From what I can tell, the non-member agreement contains the core and common language regarding what one can do with the data (excluding databases with their own license). Reproducing the data is prohibited, but an analysis of the data should be consistent with the license. The core wording is
User shall not publish, retransmit, display, redistribute, reproduce
or commercially exploit the Data in any form
with exceptions for short excerpts.
If the analysis produces "546869732069732074657874", that would be a violation of the license since that is just an encoding difference of the original text, whereby the text can be reproduced.

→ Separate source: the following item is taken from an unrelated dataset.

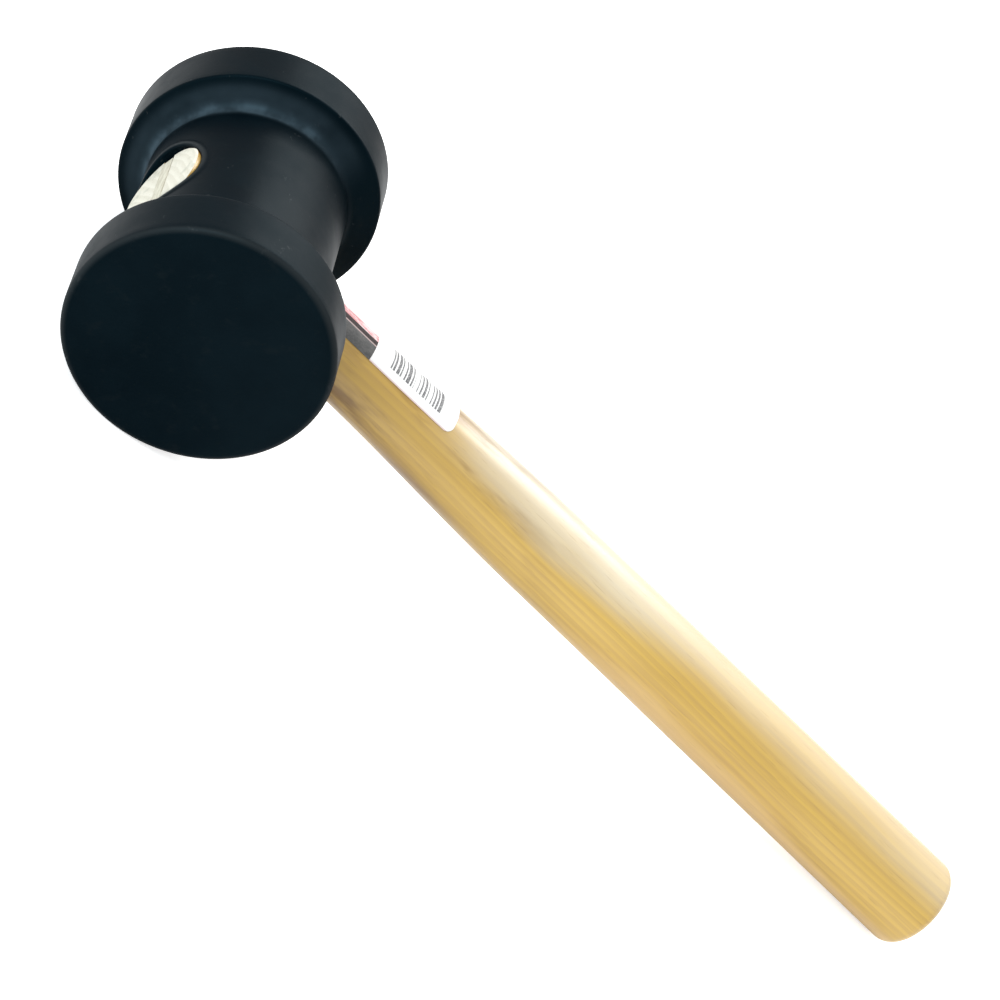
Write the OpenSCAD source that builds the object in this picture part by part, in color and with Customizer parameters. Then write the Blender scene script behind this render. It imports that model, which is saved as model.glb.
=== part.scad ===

At least one of the special licenses explicitly permits analysis which doesn't allow reconstruction of the text:
summaries, analyses and interpretations of the linguistic properties
of the Data may be derived and published provided it is not possible
to reconstruct the Data from such summaries
Another of the special licenses says something similar:
Summaries, analyses and interpretations of the linguistic properties
of the information may be derived and published, provided it is not
possible to reconstruct the information from these summaries.
but it uses the troubling term "information" rather that data – nobody knows what "information" is.
The MS Indian Language databases is more restricted and prohibits distributing derivative works without permission, which they might deem a mapping of the original data to be. The COMLEX databases requires permission to "redistribute any product or derivative work based on the Database" (emphasis added).